Hal ini berpotensi melanggar Pasal 158 Undang-Undang Nomor 3 Tahun 2020 tentang Pertambangan Mineral dan Batubara (UU Minerba), yang menyebutkan:
“Setiap orang yang melakukan usaha penambangan tanpa izin dipidana dengan pidana penjara paling lama lima (5) tahun dan denda paling banyak Rp100 miliar.”
Jika terbukti ilegal, aparat penegak hukum berwenang menutup lokasi tambang serta menyita seluruh peralatan yang digunakan dalam kegiatan tersebut.
Meski temuan di lapangan menyebut sebaliknya, seorang pekerja yang ditemui di lokasi mengklaim bahwa tambang tersebut telah memiliki izin resmi.
“Pertambangan di sini sudah ada izinnya, ini milik Pak Agus,” ujarnya saat diwawancarai, Kamis (4/9/2025).
Namun, klaim tersebut bertolak belakang dengan data resmi Kementerian ESDM, yang hanya menunjukkan izin eksplorasi—bukan izin operasi produksi yang dibutuhkan untuk melakukan kegiatan penggalian dan pengangkutan material.

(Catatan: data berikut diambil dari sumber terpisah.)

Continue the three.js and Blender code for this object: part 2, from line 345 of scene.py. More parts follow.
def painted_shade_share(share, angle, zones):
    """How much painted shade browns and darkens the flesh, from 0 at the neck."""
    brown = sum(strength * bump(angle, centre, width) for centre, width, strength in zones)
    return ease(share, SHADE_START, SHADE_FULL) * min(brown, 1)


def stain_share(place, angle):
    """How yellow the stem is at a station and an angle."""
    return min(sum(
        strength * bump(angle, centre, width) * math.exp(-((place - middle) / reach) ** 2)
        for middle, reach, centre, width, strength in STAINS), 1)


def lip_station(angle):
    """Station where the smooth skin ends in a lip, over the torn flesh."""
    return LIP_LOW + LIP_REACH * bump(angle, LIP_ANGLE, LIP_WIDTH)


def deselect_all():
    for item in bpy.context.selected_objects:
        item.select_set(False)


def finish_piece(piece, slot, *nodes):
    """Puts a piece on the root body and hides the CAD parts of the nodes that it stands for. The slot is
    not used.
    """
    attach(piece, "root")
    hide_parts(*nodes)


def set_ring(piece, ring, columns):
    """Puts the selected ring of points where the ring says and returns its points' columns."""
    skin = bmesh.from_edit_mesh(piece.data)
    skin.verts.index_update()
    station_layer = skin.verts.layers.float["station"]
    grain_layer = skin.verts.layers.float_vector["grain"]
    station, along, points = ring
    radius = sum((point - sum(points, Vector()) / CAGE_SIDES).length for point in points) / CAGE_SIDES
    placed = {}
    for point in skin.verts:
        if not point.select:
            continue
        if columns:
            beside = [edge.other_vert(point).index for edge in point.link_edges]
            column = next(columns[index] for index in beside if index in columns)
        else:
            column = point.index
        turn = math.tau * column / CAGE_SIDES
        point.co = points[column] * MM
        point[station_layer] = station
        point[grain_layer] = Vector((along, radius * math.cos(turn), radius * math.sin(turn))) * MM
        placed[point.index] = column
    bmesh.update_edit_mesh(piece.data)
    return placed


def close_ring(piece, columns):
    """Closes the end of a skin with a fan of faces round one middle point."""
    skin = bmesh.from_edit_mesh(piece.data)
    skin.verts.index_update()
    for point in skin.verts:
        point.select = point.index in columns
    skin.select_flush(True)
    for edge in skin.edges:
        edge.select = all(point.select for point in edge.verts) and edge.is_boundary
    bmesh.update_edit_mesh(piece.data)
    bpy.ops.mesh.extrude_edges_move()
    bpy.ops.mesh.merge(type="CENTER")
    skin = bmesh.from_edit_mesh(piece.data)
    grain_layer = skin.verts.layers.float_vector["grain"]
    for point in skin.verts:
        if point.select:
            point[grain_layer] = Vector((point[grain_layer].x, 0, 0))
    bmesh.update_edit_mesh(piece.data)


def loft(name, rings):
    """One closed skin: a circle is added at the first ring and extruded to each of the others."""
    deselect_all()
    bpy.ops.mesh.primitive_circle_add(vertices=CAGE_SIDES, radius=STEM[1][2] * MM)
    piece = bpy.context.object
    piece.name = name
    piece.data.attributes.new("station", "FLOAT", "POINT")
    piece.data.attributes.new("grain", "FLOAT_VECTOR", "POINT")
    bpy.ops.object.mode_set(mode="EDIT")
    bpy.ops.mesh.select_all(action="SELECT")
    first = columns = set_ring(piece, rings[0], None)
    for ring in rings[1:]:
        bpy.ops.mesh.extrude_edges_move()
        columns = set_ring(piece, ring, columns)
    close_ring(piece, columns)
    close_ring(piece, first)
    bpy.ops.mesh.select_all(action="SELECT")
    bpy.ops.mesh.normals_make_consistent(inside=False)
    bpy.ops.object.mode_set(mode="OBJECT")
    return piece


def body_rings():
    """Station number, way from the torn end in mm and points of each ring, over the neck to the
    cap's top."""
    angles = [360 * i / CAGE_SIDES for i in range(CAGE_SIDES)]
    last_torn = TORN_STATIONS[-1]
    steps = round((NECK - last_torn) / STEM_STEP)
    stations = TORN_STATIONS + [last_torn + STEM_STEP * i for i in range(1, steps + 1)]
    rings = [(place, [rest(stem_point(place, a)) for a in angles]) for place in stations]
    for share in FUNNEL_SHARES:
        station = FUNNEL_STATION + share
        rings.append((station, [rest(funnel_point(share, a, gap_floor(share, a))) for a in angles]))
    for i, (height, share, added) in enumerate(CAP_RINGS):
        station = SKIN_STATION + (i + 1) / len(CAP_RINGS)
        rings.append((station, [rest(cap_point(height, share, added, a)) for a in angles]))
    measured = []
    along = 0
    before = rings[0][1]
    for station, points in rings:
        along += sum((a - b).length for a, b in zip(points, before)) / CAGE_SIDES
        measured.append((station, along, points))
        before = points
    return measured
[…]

Warga sekitar tambang mengeluhkan dampak lingkungan dan infrastruktur akibat aktivitas pertambangan tersebut. Debu tebal saat cuaca panas dan jalanan licin serta berlubang saat hujan menjadi keluhan utama.
“Debunya parah kalau siang, jalan juga jadi licin waktu hujan. Banyak pengendara yang nyaris jatuh,” ujar seorang warga yang enggan disebut namanya.
Mereka khawatir kualitas udara dan kondisi jalan desa akan terus memburuk jika kegiatan tambang tidak segera ditindak.
Hingga berita ini diturunkan, belum ada tanggapan resmi dari pihak terkait, termasuk Dinas Lingkungan Hidup (DLH) Kabupaten Kendal, Dinas ESDM Provinsi Jawa Tengah, maupun pihak kepolisian.
Masyarakat berharap aparat penegak hukum dan dinas terkait segera turun ke lokasi untuk melakukan investigasi dan menindaklanjuti dugaan pelanggaran yang terjadi.